WRITTEN REQUEST -> Please return the full listing below without altering anything.

((

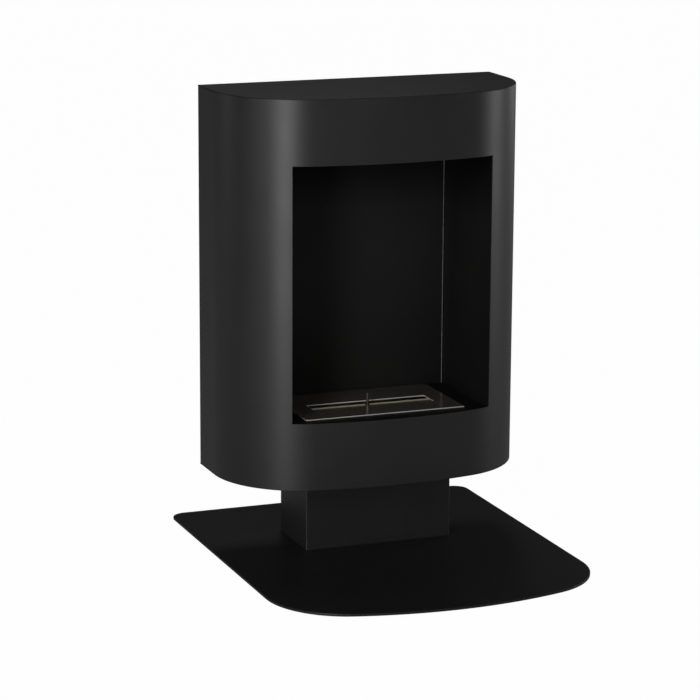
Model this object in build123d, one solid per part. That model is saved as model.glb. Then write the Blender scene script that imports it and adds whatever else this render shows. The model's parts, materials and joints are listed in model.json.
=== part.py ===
from build123d import *

import math
import os
from dataclasses import dataclass

# Free-standing bioethanol fireplace: a D-shaped sheet-steel body on a rectangular pedestal, bolted to
# a large D-shaped floor plate. The firebox is open at the front and holds a drop-in steel burner whose
# slot is closed by a sliding damper with an upright pin.
# Millimetres. X is to the right, -Y is the front, Z is up. The origin is on the floor, in the middle
# of the floor plate.

# ---- Floor plate
PLATE_WIDTH = 634.0
PLATE_DEPTH = 752.0
PLATE_THICKNESS = 5.0
PLATE_FRONT_RADIUS = 734.0
PLATE_SHOULDER_RADIUS = 156.0
PLATE_REAR_CORNER_RADIUS = 30.0
PLATE_EDGE_RADIUS = 0.8
PLATE_REAR_OVERHANG = 145.0  # how far the plate reaches behind the body's back

# ---- Pedestal
PEDESTAL_WIDTH = 297.0
PEDESTAL_DEPTH = 145.0
PEDESTAL_HEIGHT = 139.0
PEDESTAL_REAR_SETBACK = 39.0  # from the body's back to the pedestal's back
PEDESTAL_SHEET = 2.0
PEDESTAL_BEND_RADIUS = 2.5  # outside of the bend
PEDESTAL_RETURN = 20.0  # width of the shell's inward rear flanges
PEDESTAL_FLANGE_THICKNESS = 3.0  # foot and head flanges
REAR_COVER_THICKNESS = 1.5
REAR_COVER_MARGIN = 1.0  # gap round the cover's edge
REAR_COVER_SCREW_INSET = 15.0  # from the pedestal's top and bottom

# ---- Body
BODY_WIDTH = 600.0
BODY_DEPTH = 276.0
BODY_HEIGHT = 738.0
BODY_FRONT_RADIUS = 845.0
BODY_SHOULDER_RADIUS = 176.0
BODY_SHEET = 2.0
BODY_BEND_RADIUS = 2.5
BODY_EDGE_RADIUS = 1.0
BODY_RETURN = 22.0  # width of the shell's inward rear flanges
BACK_PANEL_THICKNESS = 1.5
BACK_PANEL_MARGIN = 1.0
BACK_PANEL_CORNER = 2.0
BACK_SCREW_ROWS = 4
BACK_SCREW_INSET = 26.0  # from the back panel's top and bottom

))

EXPECTED ANSWER ->
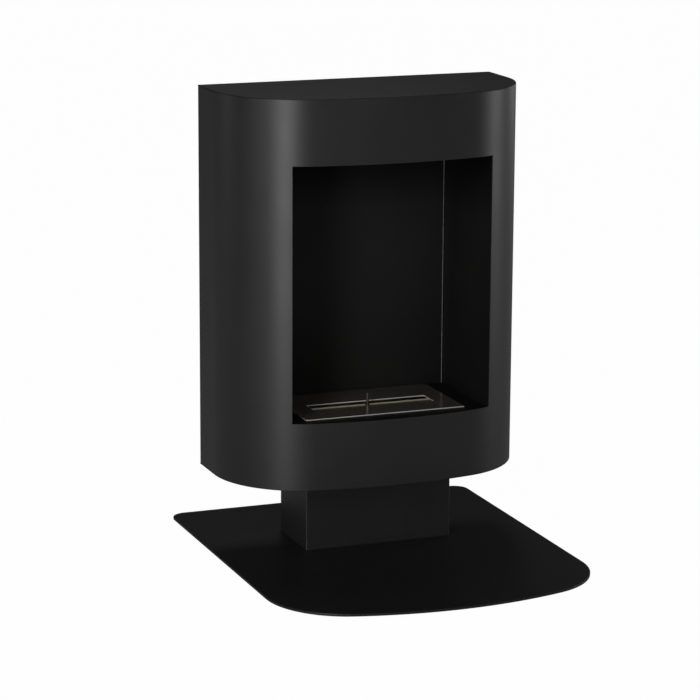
Model this object in build123d, one solid per part. That model is saved as model.glb. Then write the Blender scene script that imports it and adds whatever else this render shows. The model's parts, materials and joints are listed in model.json.
=== part.py ===
from build123d import *

import math
import os
from dataclasses import dataclass

# Free-standing bioethanol fireplace: a D-shaped sheet-steel body on a rectangular pedestal, bolted to
# a large D-shaped floor plate. The firebox is open at the front and holds a drop-in steel burner whose
# slot is closed by a sliding damper with an upright pin.
# Millimetres. X is to the right, -Y is the front, Z is up. The origin is on the floor, in the middle
# of the floor plate.

# ---- Floor plate
PLATE_WIDTH = 634.0
PLATE_DEPTH = 752.0
PLATE_THICKNESS = 5.0
PLATE_FRONT_RADIUS = 734.0
PLATE_SHOULDER_RADIUS = 156.0
PLATE_REAR_CORNER_RADIUS = 30.0
PLATE_EDGE_RADIUS = 0.8
PLATE_REAR_OVERHANG = 145.0  # how far the plate reaches behind the body's back

# ---- Pedestal
PEDESTAL_WIDTH = 297.0
PEDESTAL_DEPTH = 145.0
PEDESTAL_HEIGHT = 139.0
PEDESTAL_REAR_SETBACK = 39.0  # from the body's back to the pedestal's back
PEDESTAL_SHEET = 2.0
PEDESTAL_BEND_RADIUS = 2.5  # outside of the bend
PEDESTAL_RETURN = 20.0  # width of the shell's inward rear flanges
PEDESTAL_FLANGE_THICKNESS = 3.0  # foot and head flanges
REAR_COVER_THICKNESS = 1.5
REAR_COVER_MARGIN = 1.0  # gap round the cover's edge
REAR_COVER_SCREW_INSET = 15.0  # from the pedestal's top and bottom

# ---- Body
BODY_WIDTH = 600.0
BODY_DEPTH = 276.0
BODY_HEIGHT = 738.0
BODY_FRONT_RADIUS = 845.0
BODY_SHOULDER_RADIUS = 176.0
BODY_SHEET = 2.0
BODY_BEND_RADIUS = 2.5
BODY_EDGE_RADIUS = 1.0
BODY_RETURN = 22.0  # width of the shell's inward rear flanges
BACK_PANEL_THICKNESS = 1.5
BACK_PANEL_MARGIN = 1.0
BACK_PANEL_CORNER = 2.0
BACK_SCREW_ROWS = 4
BACK_SCREW_INSET = 26.0  # from the back panel's top and bottom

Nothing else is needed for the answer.